The position of Dean of Women was created in response to novel exigencies rising from women’s acceptance to coeducational institutions of higher learning in the late nineteenth century. While these early women administrators had a profound impact on women’s higher education in the United States, their work has received relatively little attention. In response to this discriminatory erasure, this dissertation applies feminist historiographical approaches and qualitative methods that center these women and their rhetoric within the historical narrative.
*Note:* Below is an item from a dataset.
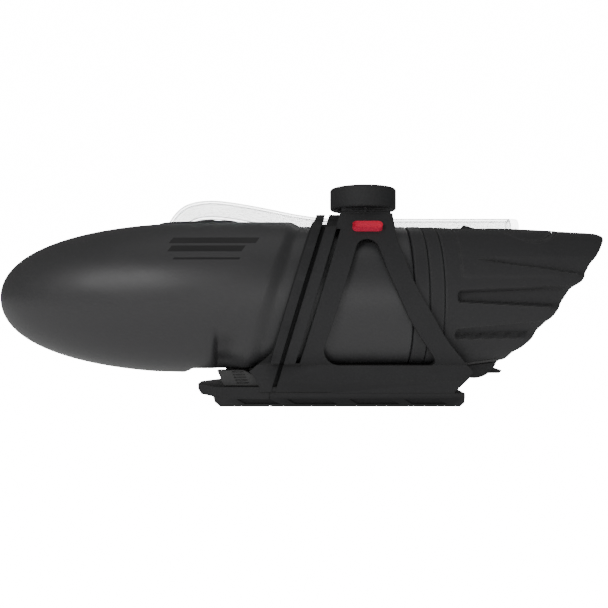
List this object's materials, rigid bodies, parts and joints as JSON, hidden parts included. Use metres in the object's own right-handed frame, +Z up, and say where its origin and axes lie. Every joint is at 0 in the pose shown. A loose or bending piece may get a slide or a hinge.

In particular, this dissertation explores, synthesizes, and analyzes the archived rhetorical documents produced by the National Association of Deans of Women (NADW) and Evelyn Jones Kirmse, an early University of Arizona dean of women, between 1922 and 1942. By privileging the rhetoric of these women and positioning them as authorities of their own experience within hegemonically masculine coeducational systems and administrations, this dissertation brings to light their own theories, debates, and arguments concerning how to best make room for women in higher education professionally, physically, and intellectually. While positing the complexity and efficacy of their rhetoric, this dissertation also marks critical ideological negotiations within the deans’ arguments in response to socio-cultural shifts and opportunities born of the Progressive Era. By locating paradoxical navigations of traditional essentialist values and burgeoning progressive ideas within the deans’ rhetoric, this dissertation provides an important illustration of the awkward stage of growth within feminism’s development. It provides insight to deans of women’s own rhetorical explorations on how their identity and success should be constructed, attained, and measured in the new academic territory of coeducation.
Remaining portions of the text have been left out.